▶ **Directions**:
Output exactly, and only, the lines from the line containing "thin flat slab." through the line containing "zip(*points))), Vector(map(max, zip(*points)))", both included.

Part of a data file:
--- START ---

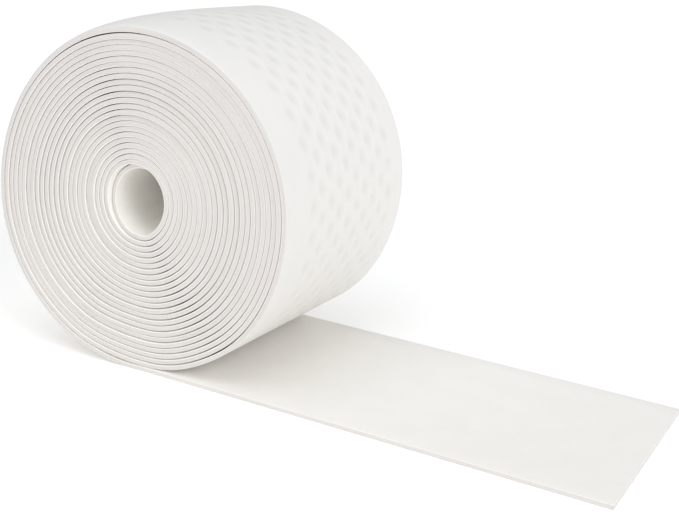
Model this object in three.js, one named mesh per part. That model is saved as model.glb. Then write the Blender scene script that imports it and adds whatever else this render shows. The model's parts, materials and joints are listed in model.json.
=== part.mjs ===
// A coreless roll of racket grip tape with its free end lying out flat beside it.
//
// The tape is a laminate of two strips: an outer grip layer of soft foamed polyurethane, and a
// thin felt backing glued inside it. Both are wound together into one flat spiral, the coil.
// The free end leaves the coil at its lowest line and runs along +X as a tail.
//
// The tape bends anywhere along its length. Here the tail is cut across into leaves, and each
// leaf hinges on the one before it along the tape's upper, inner face. With every hinge bent by
// one leaf's angle the tail closes round the coil as its next turn.
//
// Millimetres, +Z up. The origin is on the surface that the roll stands on, right below the
// coil's axis and halfway across the tape. +Y runs along the coil's axis.

import * as THREE from "three";

// Driving dimensions of the tape
const TAPE_WIDTH = 25;
const GRIP_THICKNESS = 0.4;
const BACKING_THICKNESS = 0.11;
const GLUE_LINE = 0.02;
const AIR_BETWEEN_TURNS = 0.05;

// Driving dimensions of the coil
const COIL_RADIUS = 17.8;
const BORE_RADIUS = 3.34;
const OUTER_TURN_SLACK = 0.6; // how far the loose outermost turn stands off at the top

// Driving dimensions of the tail
const TAIL_SKEW_DEGREES = 4.8; // how far the tail turns towards -Y as it runs out
const END_CUT_DEGREES = 3.7; // how far the cut across the free end is from square
const LEAF_COUNT = 5;
const FREE_END_LENGTH = 10.3; // the last leaf, from its hinge to the cut end
const LEAF_BEND_DEGREES = 30;
const FIRST_HINGE_ROOM = 1; // keeps the closed tail clear of the loose outermost turn
const LEAF_GAP = 0.3;
const FACETS_PER_LEAF = 2;

// What follows from them
const TAPE_THICKNESS = GRIP_THICKNESS + GLUE_LINE + BACKING_THICKNESS;
const TURN_PITCH = TAPE_THICKNESS + AIR_BETWEEN_TURNS;
const FACETS_PER_TURN = (FACETS_PER_LEAF * 360) / LEAF_BEND_DEGREES;
const FACET_ANGLE = (2 * Math.PI) / FACETS_PER_TURN;
const WOUND_FACETS = Math.round(
  (FACETS_PER_TURN * (COIL_RADIUS - TAPE_THICKNESS - BORE_RADIUS)) / TURN_PITCH,
);

// The closed tail wraps a circle of the coil's own radius: half a leaf and a little room lie
// before the first hinge, and one whole leaf between two hinges.
const HALF_LEAF = COIL_RADIUS * Math.tan(THREE.MathUtils.degToRad(LEAF_BEND_DEGREES / 2));
const FIRST_HINGE = HALF_LEAF + FIRST_HINGE_ROOM;
const LEAF_LENGTH = 2 * HALF_LEAF;

// The two strips, by how far each one's faces lie inside the tape's outer face
const GRIP = { outer: 0, inner: GRIP_THICKNESS };
const BACKING = { outer: GRIP_THICKNESS + GLUE_LINE, inner: TAPE_THICKNESS };

const gripMaterial = new THREE.MeshStandardMaterial({
  color: 0xf2f0ee,
  roughness: 0.55,
  metalness: 0,
});
const backingMaterial = new THREE.MeshStandardMaterial({
  color: 0xece9e4,
  roughness: 0.9,
  metalness: 0,
});

// An outline drawn in X and Z, given the tape's width along Y. What lies flat past the line
// where the tape leaves the coil drifts towards -Y by the tail's skew.
function acrossTheWidth(outline) {
  const geometry = new THREE.ExtrudeGeometry(new THREE.Shape(outline), {
    depth: TAPE_WIDTH,
    bevelEnabled: false,
  });
  geometry.rotateX(Math.PI / 2);
  geometry.translate(0, TAPE_WIDTH / 2, 0);
  const skew = Math.tan(THREE.MathUtils.degToRad(TAIL_SKEW_DEGREES));
  const highestOfTail = TAPE_THICKNESS + GLUE_LINE / 2;
  const position = geometry.getAttribute("position");
  for (let i = 0; i < position.count; i += 1) {
    const along = position.getX(i);
    const isTail = along > 0 && position.getZ(i) < highestOfTail;
    if (isTail) position.setY(i, position.getY(i) - skew * along);
  }
  return geometry;
}

// How far a corner of the outermost turn stands off the turn inside it. It is nothing at the
// bottom, where the turn starts and where it passes in over its own start, and greatest at
// the top.
function slackAt(cornerNumber) {
  const lastLoose = FACETS_PER_TURN - 1;
  if (cornerNumber > lastLoose) return 0;
  return OUTER_TURN_SLACK * Math.sin((Math.PI * cornerNumber) / lastLoose);
}

// One face of the wound tape, from the coil's lowest facet to the bore. Seen from -Y it climbs
// the left side, passes over the top and comes down on the right, drawing in all the way.
// Every turn has its corners at the same angles, so neighbouring turns stay parallel.
function woundFace(inset) {
  const corners = [];
  for (let i = 0; i <= WOUND_FACETS; i += 1) {
    const angle = FACET_ANGLE * (i + 0.5);
    const flat = COIL_RADIUS - (TURN_PITCH * i) / FACETS_PER_TURN + slackAt(i) - inset;
    const corner = flat / Math.cos(FACET_ANGLE / 2);
    corners.push(
      new THREE.Vector2(-corner * Math.sin(angle), COIL_RADIUS - corner * Math.cos(angle)),
    );
  }
  return corners;
}

// A strip of the coil: its outer face from the first hinge inwards, and its inner face back.
function coilStrip(name, strip, material) {
  const stubEnd = FIRST_HINGE - LEAF_GAP / 2;
  const outline = [
    new THREE.Vector2(stubEnd, strip.outer),
    ...woundFace(strip.outer),
    ...woundFace(strip.inner).reverse(),
    new THREE.Vector2(stubEnd, strip.inner),
  ];
  const mesh = new THREE.Mesh(acrossTheWidth(outline), material);
  mesh.name = name;
  return mesh;
}

// Where a leaf of the tail starts and ends along X: a little after its own hinge, and a little
// before the next one or at the cut end.
function leafSpan(number) {
  const hinge = FIRST_HINGE + (number - 1) * LEAF_LENGTH;
  const length = number === LEAF_COUNT ? FREE_END_LENGTH : LEAF_LENGTH - LEAF_GAP / 2;
  return { start: hinge + LEAF_GAP / 2, end: hinge + length };
}

// Slants the cut at the free end, so that its +Y corner stops short of its -Y corner.
function slantFreeEnd(geometry, end) {
  const cut = Math.tan(THREE.MathUtils.degToRad(END_CUT_DEGREES));
  const position = geometry.getAttribute("position");
  geometry.computeBoundingBox();
  const nearEdge = geometry.boundingBox.min.y;
  for (let i = 0; i < position.count; i += 1) {
    const isAtEnd = position.getX(i) > end - LEAF_GAP;
    if (isAtEnd) position.setX(i, end - cut * (position.getY(i) - nearEdge));
  }
}

// A strip of one leaf: a thin flat slab.
function leafStrip(name, number, strip, material) {
  const { start, end } = leafSpan(number);
  const geometry = acrossTheWidth([
    new THREE.Vector2(start, strip.outer),
    new THREE.Vector2(end, strip.outer),
    new THREE.Vector2(end, strip.inner),
    new THREE.Vector2(start, strip.inner),
  ]);
  if (number === LEAF_COUNT) slantFreeEnd(geometry, end);
  geometry.computeVertexNormals();
  const mesh = new THREE.Mesh(geometry, material);
  mesh.name = name;
  return mesh;
}

const roll = new THREE.Group();

const coil = new THREE.Group();
coil.add(coilStrip("coil_grip_layer", GRIP, gripMaterial));
coil.add(coilStrip("coil_backing", BACKING, backingMaterial));
roll.add(coil);

const tail = new THREE.Group();
for (let number = 1; number <= LEAF_COUNT; number += 1) {
  tail.add(leafStrip(`tail_${number}_grip_layer`, number, GRIP, gripMaterial));
  tail.add(leafStrip(`tail_${number}_backing`, number, BACKING, backingMaterial));
}
roll.add(tail);

export default roll;
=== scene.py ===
# %% [markdown]
# # A roll of racket grip tape, its free end lying out flat
#
# Grip tape is one long, thin strip that is wound up on itself with no core. It is a laminate:
# a soft foamed polyurethane grip layer with shallow dimples on the outside of the roll, and a
# thin felt backing glued to its inner face. Everything here is that one strip, so every piece
# is made the way the real one is: laid out flat, cut to size, and then wound.

# %% Loading the fixed frame
import json
import math

import bmesh
import bpy
import numpy as np
from mathutils import Matrix, Vector


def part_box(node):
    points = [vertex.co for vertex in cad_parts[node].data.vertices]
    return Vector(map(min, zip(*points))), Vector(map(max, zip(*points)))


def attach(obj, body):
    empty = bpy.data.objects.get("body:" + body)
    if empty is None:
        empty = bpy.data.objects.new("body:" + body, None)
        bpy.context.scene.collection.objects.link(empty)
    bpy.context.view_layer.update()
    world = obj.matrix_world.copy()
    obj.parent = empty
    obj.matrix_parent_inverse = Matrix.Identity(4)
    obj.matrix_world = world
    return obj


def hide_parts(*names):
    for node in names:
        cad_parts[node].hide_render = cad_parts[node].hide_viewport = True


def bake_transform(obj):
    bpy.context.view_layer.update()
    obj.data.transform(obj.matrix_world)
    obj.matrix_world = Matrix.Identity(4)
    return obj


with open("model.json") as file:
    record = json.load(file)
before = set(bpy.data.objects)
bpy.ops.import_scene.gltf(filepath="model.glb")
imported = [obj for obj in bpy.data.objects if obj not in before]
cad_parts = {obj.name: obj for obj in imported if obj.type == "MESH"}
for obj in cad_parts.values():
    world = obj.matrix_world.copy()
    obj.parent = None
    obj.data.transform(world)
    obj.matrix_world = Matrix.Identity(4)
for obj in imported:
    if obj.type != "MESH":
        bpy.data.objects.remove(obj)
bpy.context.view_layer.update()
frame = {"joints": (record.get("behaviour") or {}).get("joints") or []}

# %% [markdown]
# ## The tape's measures
#
# Sizes are worked out from the frame: the tape's thickness and its slant from the boxes of its
# flat leaves, its width from the coil's box, and the coil's radius from the hinges. Two hinges
# stand one leaf apart, and a leaf is the side of a polygon that just wraps the coil.

# %% Sizes read from the frame
MM = 0.001

hinges = [joint["pos_m"][0] for joint in frame["joints"]]
half_bend = math.radians(frame["joints"][0]["range_deg"][1]) / 2
leaf_length = hinges[1] - hinges[0]
coil_radius = leaf_length / 2 / math.tan(half_bend)

near_edge = [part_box(f"tail_{number}_grip_layer")[0].y for number in (1, 2)]
tape_drift = (near_edge[0] - near_edge[1]) / leaf_length
tape_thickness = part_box("tail_1_backing")[1].z
tape_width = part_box("coil_backing")[1].y * 2
tail_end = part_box("tail_5_grip_layer")[1].x

print(f"coil radius {coil_radius / MM:.2f} mm")
print(f"tape {tape_width / MM:.2f} mm wide and {tape_thickness / MM:.2f} mm thick")
print(f"tail end at {tail_end / MM:.2f} mm, drift {math.degrees(math.atan(tape_drift)):.2f} degrees")

# %% [markdown]
# ## The shape of the winding
#
# A wound strip is an Archimedean spiral: each turn lies one pitch inside the last. A hand-wound
# roll isn't perfect, and the eye knows it. This one is a little out of round, its outer turns
# are looser than the rest, its top bellies out between the edges, the gaps between its turns
# vary, and its edges don't quite line up. All of that is a formula of the angle wound, counted
# from the coil's lowest line, so that each piece follows it and neighbouring turns never meet.
# A place on the roll is given in degrees from its lowest line, up its right side.

# %% Driving values of the winding
TURN_PITCH = 0.58 * MM
TURNS = 24.72                     # the inner end lies on the far side of the bore
LAID_THICKNESS = 0.50 * MM        # the squeezed tape, a little thinner than when it is cut
LOOSE_TURNS = 6                   # the outer turns that are wound more loosely
TIGHT_FROM = 16                   # the turn by which the winding is tight
FULL_TURN = 2 * math.pi

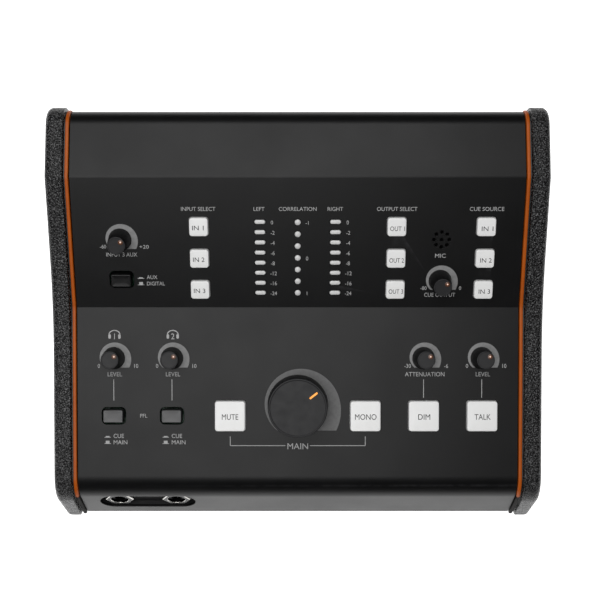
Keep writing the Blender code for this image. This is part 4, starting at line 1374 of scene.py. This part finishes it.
def base():
    """Folded tray, rubber feet with their screws, and the screws that hold the boards."""
    softened_copy("base_tray_sheet", "base_tray", COAT, "dark_powder_coat", 0.15)
    under = FRONT_EDGE.y / MM
    profile = turned_profile(
        ((0, 5.0), (7.8, 5.0), (7.25, 0.9), (6.6, 0.0), (2.9, 0.0), (2.8, 2.5), (0, 2.5)),
        (0, 0.3, 0.5, 0.8, 0.6, 0.2, 0),
    )
    upside_down = Matrix.Rotation(math.pi, 4, "X")
    for node in NODES:
        if not node.endswith("_foot"):
            continue
        low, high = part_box(node)
        middle = Matrix.Translation(((low.x + high.x) / 2, (low.y + high.y) / 2, 0))
        foot = solid(f"{node}_rubber", middle, lathe, profile, 72)
        piece(foot, RUBBER, CASE, "foot_rubber", node, sharp=50)
        seat = spot(middle, 0, 0, FOOT_SCREW_HEIGHT) @ upside_down
        screw(f"{node}_screw", seat, 2.2, 1.1, NICKEL)
    for number, (x, y) in enumerate(BASE_SCREWS, start=1):
        place = spot(Matrix(), x, y, under) @ upside_down
        screw(f"base_screw_{number}", place, 2.6, 1.2)


# ---------------------------------------------------------------- nodes kept as they are

KEPT_LOOKS = {
    "upper_control_board": BOARD,
    "lower_control_board": BOARD,
    "rear_connector_board": BOARD,
    "talkback_microphone": CAN_METAL,
}


def kept_nodes():
    """Nodes whose shape is right get their finish."""
    looks = dict(KEPT_LOOKS)
    for node in NODES:
        if node.endswith("_shaft"):
            looks[node] = NICKEL
    for node, look in looks.items():
        NODES[node].data.materials.clear()
        NODES[node].data.materials.append(look)


# ---------------------------------------------------------------- stage


def stage():
    bm = bmesh.new()
    bmesh.ops.create_grid(bm, x_segments=1, y_segments=1, size=3.0)
    floor = new_object("studio_floor", bm)
    look = Look("studio_floor_white", (0.93, 0.93, 0.93), 0.6, 0.2)
    look.set("Emission Color", (1, 1, 1, 1))
    near = look.tree.nodes.new("ShaderNodeVectorMath")
    near.operation = "LENGTH"
    look.link(look.place, near.inputs[0])
    glow = look.spread(near.outputs["Value"], 1.02, 0.0, 0.20, 0.50)
    look.link(glow, look.shader.inputs["Emission Strength"])
    floor.data.materials.append(look.material)


def softbox(name, place, aim, size, power):
    light = bpy.data.lights.new(name, "AREA")
    light.shape = "RECTANGLE"
    light.size, light.size_y = size
    light.energy = power
    lamp = bpy.data.objects.new(name, light)
    lamp.location = place
    lamp.rotation_euler = (Vector(aim) - Vector(place)).to_track_quat("-Z", "Y").to_euler()
    bpy.context.scene.collection.objects.link(lamp)


def lighting():
    softbox("overhead_softbox", (-0.18, 0.03, 1.25), (-0.05, 0.0, 0), (1.45, 0.95), 15.3)
    world = bpy.data.worlds.new("studio")
    world.use_nodes = True
    world.node_tree.nodes["Background"].inputs["Color"].default_value = (0.8, 0.8, 0.8, 1)
    world.node_tree.nodes["Background"].inputs["Strength"].default_value = 0.02
    bpy.context.scene.world = world
    bpy.context.scene.view_settings.view_transform = "Standard"


def camera():
    """Straight above the front half, tipped back a little."""
    view = bpy.data.cameras.new("camera")
    view.lens = 66
    view.sensor_width = 36
    eye = bpy.data.objects.new("camera", view)
    eye.location = (0.0012, FRONT_EDGE.x + 58.57 * MM, 0.6286)
    eye.rotation_euler = (math.radians(5.5), 0, 0)
    bpy.context.scene.collection.objects.link(eye)
    bpy.context.scene.camera = eye


camera()
lighting()
stage()
face_panel()
trims()
cheeks()
upper_print()
lower_print()
knobs()
white_buttons()
latch_buttons()
light_guides()
microphone_cloth()
headphone_jacks()
recess_bezel()
rear()
base()
kept_nodes()
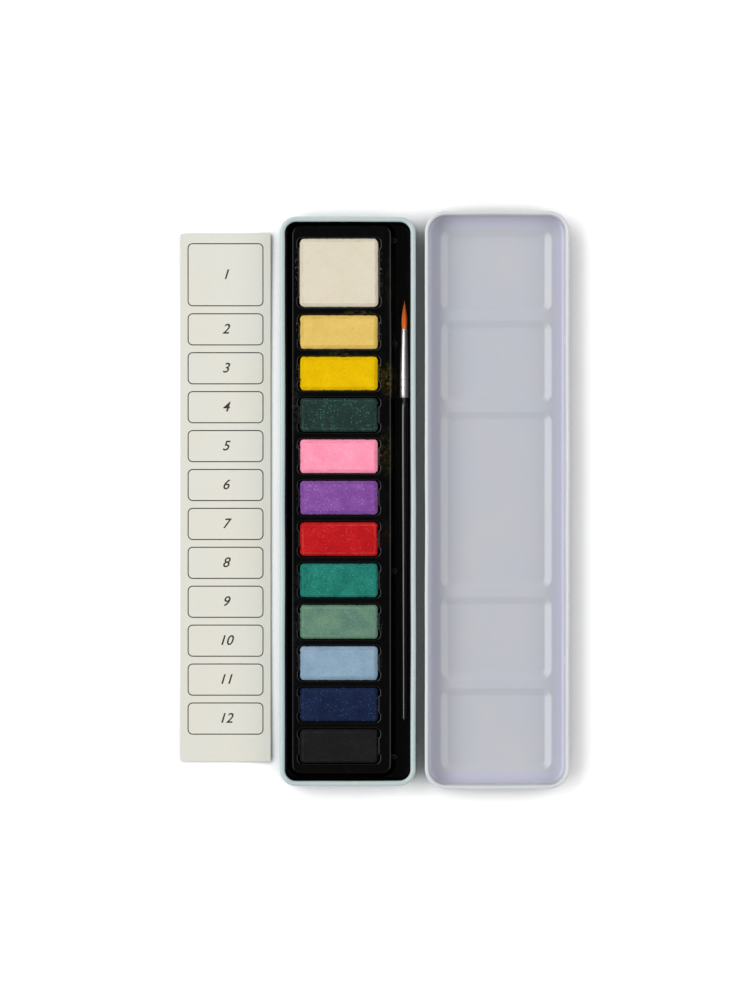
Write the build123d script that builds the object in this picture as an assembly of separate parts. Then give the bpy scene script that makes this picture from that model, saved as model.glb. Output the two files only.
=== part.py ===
from build123d import *
import math
import os

# Watercolour paint set, laid open. From left to right: a colour card, a slim drawn tin that holds a
# black formed tray of pressed paint cakes and the brush, and the tin's lid on its back as a palette.
# Millimetres. +X runs from the card to the lid, +Y towards the white cake, +Z up.
# The origin is the middle of the tin's underside.

# Cakes: pressed paint, one of double height at the head and a row of single ones
CAKE_WIDTH = 30.0
CAKE_LENGTH = 13.0
CAKE_THICKNESS = 5.0
CAKE_CORNER = 1.4
CAKE_BEVEL = 1.1
CAKE_BEVEL_RISE = 0.8
WHITE_CAKE_WIDTH = 30.4
WHITE_CAKE_LENGTH = 26.4
WHITE_CAKE_CORNER = 2.0
SMALL_CAKES = (
    "cake_light_yellow",
    "cake_yellow",
    "cake_forest_green",
    "cake_rose",
    "cake_purple",
    "cake_crimson",
    "cake_teal_green",
    "cake_sea_green",
    "cake_sky_blue",
    "cake_navy",
    "cake_black",
)

# Brush: lies in the trough, its tip towards the white cake
BRUSH_SHIFT = -3.4
BRUSH_CLEARANCE = 0.1
BRUSH_CURL_GAP = 0.5
TUFT_LENGTH = 11.4
TUFT_CONVERGE = 0.4
TUFT_SHORTEST = 5.0
TUFT_ROOT = 1.3
TUFT_BACKING = 0.6
STRANDS = 300
STRAND_FILL = 0.38
FERRULE_LENGTH = 26.7
FERRULE_MOUTH = 2.3
FERRULE_END = 3.44
FERRULE_WALL = 0.15
FERRULE_BARREL = 8.3
CRIMPS_FROM_END = (6.8, 3.95)
CRIMP_WIDTH = 0.9
CRIMP_DEPTH = 0.1
GLUE_LINE = 0.03
HANDLE_LENGTH = 125.3
HANDLE_SHOULDER = 3.2
HANDLE_BULB = 3.5
HANDLE_BUTT = 2.0
HANDLE_DOME = 0.9
HANDLE_DOME_FLAT = 1.2
HANDLE_SWELL = ((5.0, 3.42), (12.7, HANDLE_BULB), (24.0, 3.38), (60.0, 2.75))
HANDLE_TENON = 8.0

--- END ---

▶ **Result**:
// A strip of one leaf: a thin flat slab.
function leafStrip(name, number, strip, material) {
  const { start, end } = leafSpan(number);
  const geometry = acrossTheWidth([
    new THREE.Vector2(start, strip.outer),
    new THREE.Vector2(end, strip.outer),
    new THREE.Vector2(end, strip.inner),
    new THREE.Vector2(start, strip.inner),
  ]);
  if (number === LEAF_COUNT) slantFreeEnd(geometry, end);
  geometry.computeVertexNormals();
  const mesh = new THREE.Mesh(geometry, material);
  mesh.name = name;
  return mesh;
}

const roll = new THREE.Group();

const coil = new THREE.Group();
coil.add(coilStrip("coil_grip_layer", GRIP, gripMaterial));
coil.add(coilStrip("coil_backing", BACKING, backingMaterial));
roll.add(coil);

const tail = new THREE.Group();
for (let number = 1; number <= LEAF_COUNT; number += 1) {
  tail.add(leafStrip(`tail_${number}_grip_layer`, number, GRIP, gripMaterial));
  tail.add(leafStrip(`tail_${number}_backing`, number, BACKING, backingMaterial));
}
roll.add(tail);

export default roll;
=== scene.py ===
# %% [markdown]
# # A roll of racket grip tape, its free end lying out flat
#
# Grip tape is one long, thin strip that is wound up on itself with no core. It is a laminate:
# a soft foamed polyurethane grip layer with shallow dimples on the outside of the roll, and a
# thin felt backing glued to its inner face. Everything here is that one strip, so every piece
# is made the way the real one is: laid out flat, cut to size, and then wound.

# %% Loading the fixed frame
import json
import math

import bmesh
import bpy
import numpy as np
from mathutils import Matrix, Vector


def part_box(node):
    points = [vertex.co for vertex in cad_parts[node].data.vertices]
    return Vector(map(min, zip(*points))), Vector(map(max, zip(*points)))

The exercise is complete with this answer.